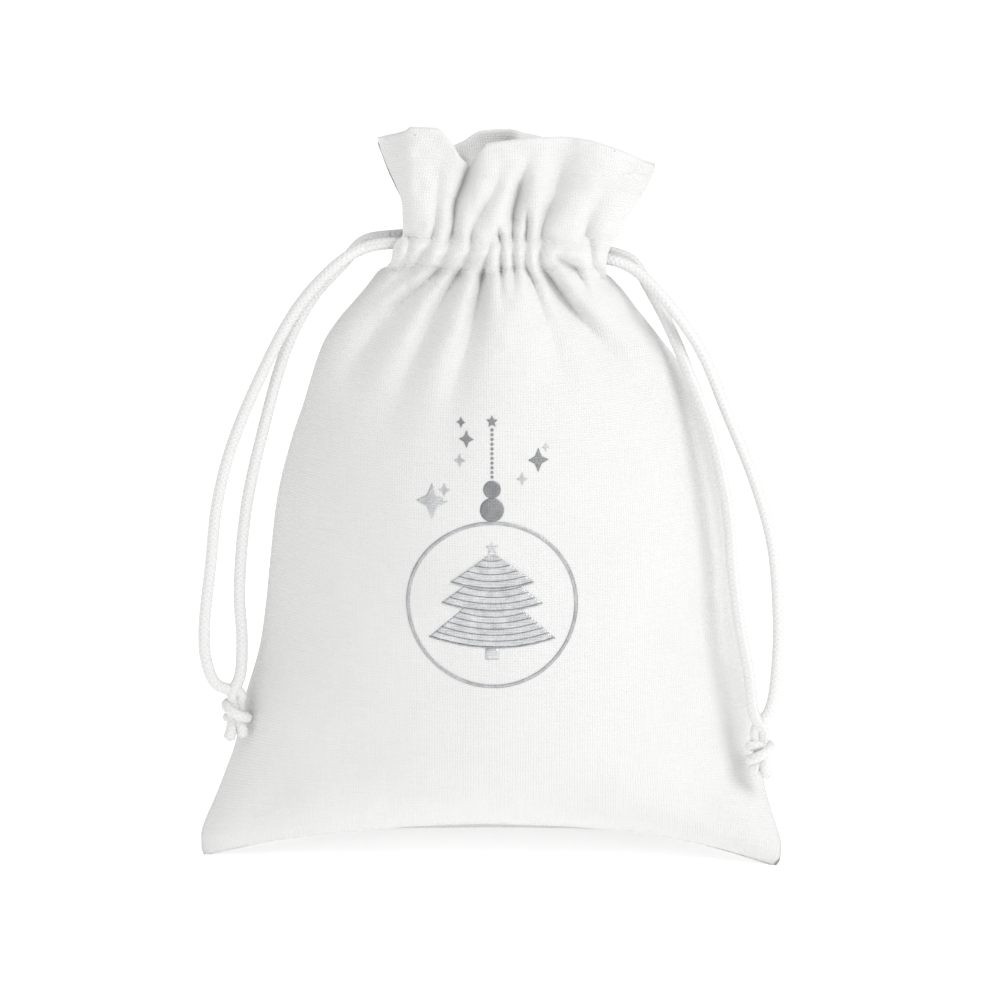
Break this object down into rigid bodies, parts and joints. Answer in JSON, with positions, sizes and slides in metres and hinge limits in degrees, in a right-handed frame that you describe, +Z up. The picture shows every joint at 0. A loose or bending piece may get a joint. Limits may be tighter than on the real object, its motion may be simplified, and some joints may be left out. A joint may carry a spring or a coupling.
{
  "type": "drawstring gift pouch",
  "caption": "Filled cotton gift pouch with a gathered neck, a ruffle, cord loops knotted at both sides and a silver foil bauble print.",
  "frame": {"origin": "on the floor under the middle of the pouch's bounding box", "axes": "+Z up through the neck, the printed front faces -Y, +X to the right seen from the front"},
  "size_m": [0.1506, 0.0694, 0.19],
  "materials": {
    "canvas": "plain-weave cotton, matt",
    "thread": "white sewing thread",
    "cord": "white satin cord, soft sheen",
    "overlock": "overlocked cotton edges",
    "foil": "silver foil print on the weave"
  },
  "bodies": {
    "pouch": {"front_panel": "canvas", "back_panel": "canvas", "left_cord_return": "cord", "right_cord_return": "cord", "left_seam_overlock": "overlock", "right_seam_overlock": "overlock", "bottom_seam_overlock": "overlock", "foil_bauble": "foil", "foil_cap": "foil", "foil_chain": "foil", "foil_tree": "foil", "foil_sparkles": "foil"},
    "front_neck": {"front_neck_cloth": "canvas", "front_upper_stitches": "thread", "front_lower_stitches": "thread", "left_cord_front_run": "cord", "right_cord_front_run": "cord"},
    "back_neck": {"back_neck_cloth": "canvas", "back_upper_stitches": "thread", "back_lower_stitches": "thread", "left_cord_back_run": "cord", "right_cord_back_run": "cord"},
    "left_lead": {"left_cord_lead": "cord"},
    "left_loop": {"left_cord_loop": "cord"},
    "right_lead": {"right_cord_lead": "cord"},
    "right_loop": {"right_cord_loop": "cord"}
  },
  "joints": [
    {"name": "front_mouth_open", "type": "slide", "parent": "pouch", "child": "front_neck", "axis": [0, -1, 0], "range_m": [0, 0.01]},
    {"name": "back_mouth_open", "type": "slide", "parent": "pouch", "child": "back_neck", "axis": [0, 1, 0], "range_m": [0, 0.01]},
    {"name": "left_draw", "type": "slide", "parent": "pouch", "child": "left_lead", "axis": [-0.9397, 0, -0.342], "range_m": [0, 0.008]},
    {"name": "left_swing", "type": "hinge", "parent": "left_lead", "child": "left_loop", "pos_m": [-0.0327, 0.00015, 0.15899], "axis": [0, 1, 0], "range_deg": [0, 65]},
    {"name": "right_draw", "type": "slide", "parent": "pouch", "child": "right_lead", "axis": [0.809, 0, -0.5878], "range_m": [0, 0.008]},
    {"name": "right_swing", "type": "hinge", "parent": "right_lead", "child": "right_loop", "pos_m": [0.03516, 0.00015, 0.15359], "axis": [0, -1, 0], "range_deg": [0, 65]}
  ],
  "couplings": [
    {"joint": "back_mouth_open", "follows": "front_mouth_open", "ratio": 1}
  ]
}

- - - - - - -

EXERCISE AIM =>
Look over the material above and show each line where "frame" appears.

ANSWER =>
Break this object down into rigid bodies, parts and joints. Answer in JSON, with positions, sizes and slides in metres and hinge limits in degrees, in a right-handed frame that you describe, +Z up. The picture shows every joint at 0. A loose or bending piece may get a joint. Limits may be tighter than on the real object, its motion may be simplified, and some joints may be left out. A joint may carry a spring or a coupling.
  "frame": {"origin": "on the floor under the middle of the pouch's bounding box", "axes": "+Z up through the neck, the printed front faces -Y, +X to the right seen from the front"},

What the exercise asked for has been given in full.